Discussing potential solutions
The reason for writing this blog post is due to my learning about how we were discussing solutions.
Since the performance degradation first came to light (a month back from the date of the incident), by using AWS RDS Performance Insights we only looked at the top queries which were taking a lot of time - which was the Graphile Worker's get_job
function - and decided that it is not our code's problem, but the library maintainer.
In the slack huddle, the following solutions were discussed:
- "Move to AWS SQS or another dedicated job queue solution ASAP, like within the next 2 weeks." It's true, AWS RDS Performance Insights was telling us this for a long time. But the timeline wasn't feasible. And migrating a core component to a new one isn't easy and can cause more problems than it can solve.

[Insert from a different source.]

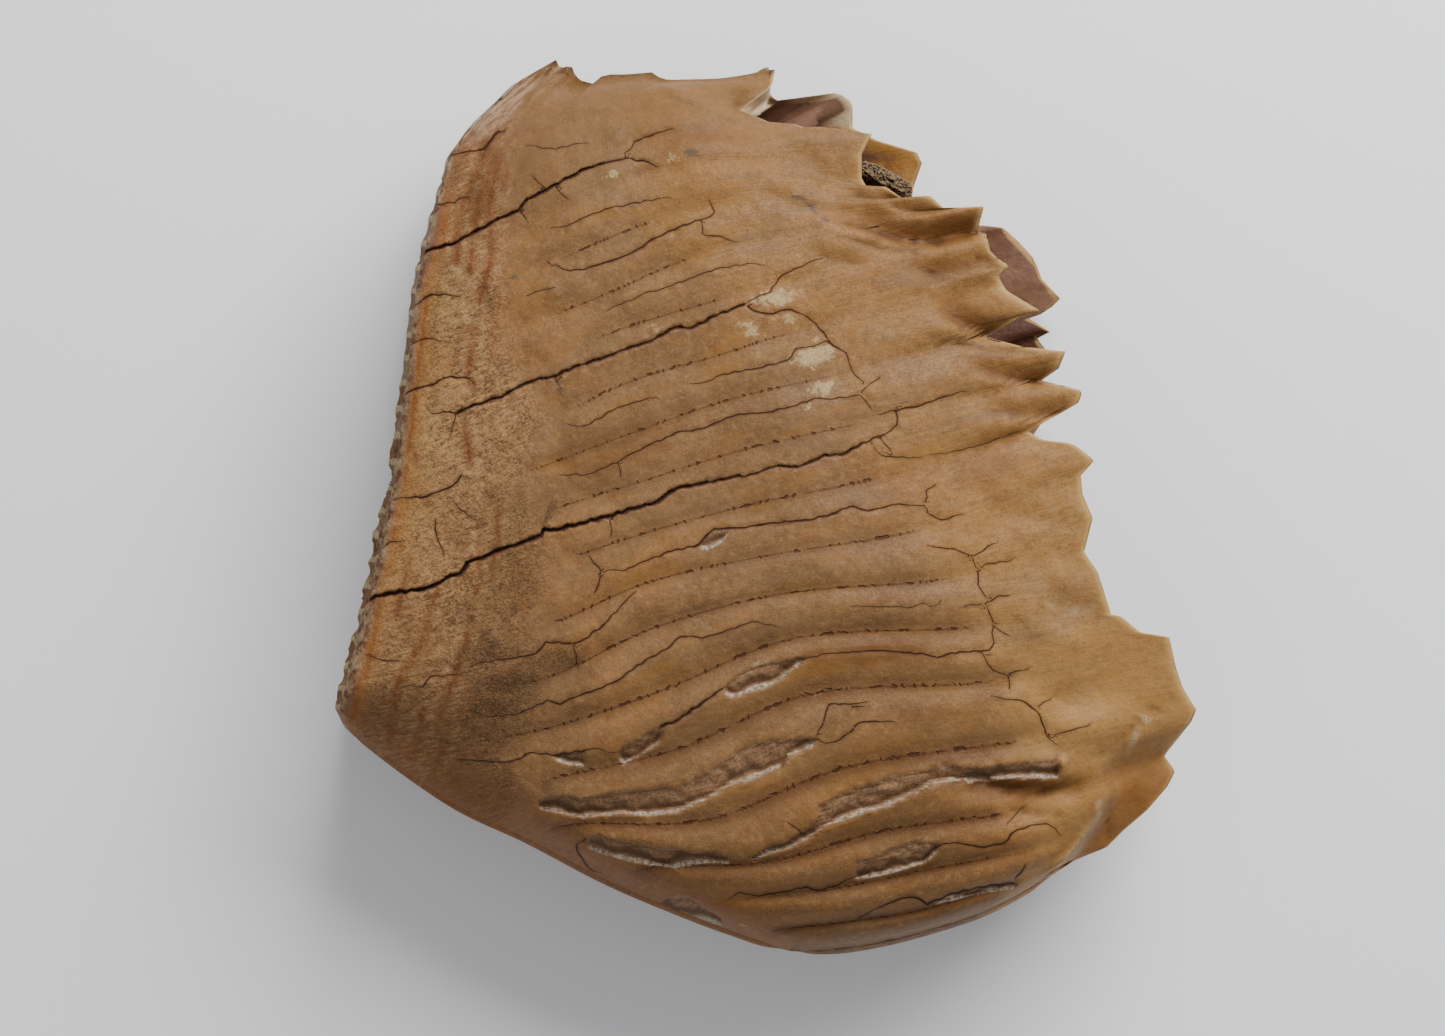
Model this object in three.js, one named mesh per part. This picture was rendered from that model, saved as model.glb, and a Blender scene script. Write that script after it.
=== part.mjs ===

It was decided that we would start the migration process within the next two months.
- "Remove dead/failed jobs from the jobs table." Makes sense. Since the Graphile worker does a sort on the
run_at
(the time when a job should be executed) on the whole table, dead/failed jobs would only slow the worker trying to fetch the next job details. We implemented this solution soon after, but the performance gains were not very significant. - "Remove all jobs which are scheduled to run after 3 months. Find a solution to schedule jobs within the next three months only." Another caveat in our system - we fetch the calendar events and put it all on the job queue! Even recurring ones!! This is a good idea to implement, but it wouldn't resolve the issue. We implemented this many months later in December. It had some performance gains as we had more than a million jobs scheduled to be run in this manner (all the way to 2039!).
- "Split RDS into two: app and worker." This came from my EM, as a way to quickly know if Graphile Worker was really the issue. The thing is, we didn't really consider this the best solution at the time. Even though I was on board with this, folks were more hell-bent on trying to move away from Graphile Worker ASAP than trying to empirically determine it being the bottleneck.
The reason why solutions 2. & 3. became apparent is that the library maintainer hadn't intended the job queue to be used to schedule millions of jobs into the future, that too till 2039 😂! It was intended to schedule jobs only till the recent future (like a few days or so).
I was tasked with doing 4. within the next two days, including migration of jobs. Since the underlying job queue remained the same, the task was much less risky than moving to a whole new job queue solution. And I started with it immediately.
Mind-blowing discovery post-solution implementation
Once my task regarding splitting RDS and migrating jobs was complete, the AWS RDS Performance Insights showed something our engineering team hadn't expected at all - our application queries were very sub-optimal! The app RDS was running at 99% CPU and worker RDS was running at a healthy 40% utilisation for db.r6g.large instances. 🤦
Man, were we wrong all along! The problem was with us! We quickly scuttled to our DB IDE to run some EXPLAIN ANALYSE
queries to see which indexes were being used and which weren't.
We found that a lot of our indexes weren't being used by Postgres' Query Planner, mainly due to our over-reliance on JSONB columns to store data, whose fields we had indexed, which the Query Planner isn't very fond of. This could be a blog post for another time because right now, we are doing a massive rewrite to move away from JSONB as much as possible. So I'll share my learning post.
Learnings and Takeaways
The main problem during this incident was - the lack of data points to make meaningful decisions. As a learning, I now believe that some development time in startups should be allotted for instrumentation, not just feature development. Consider them separate tasks, but their priority should be equal. One is incomplete without the other. You cannot make meaningful decisions without meaningful data. And good decisions make or break a startup. In this case, we relied too much on our "intuition" than data.
Secondly, if you lack the necessary data to make informed decisions (which is the case quite often in the always-busy startup life) - the next step should be to do something that would generate a lot of insights with the least amount of risk, in a high priority manner, in the least amount of time.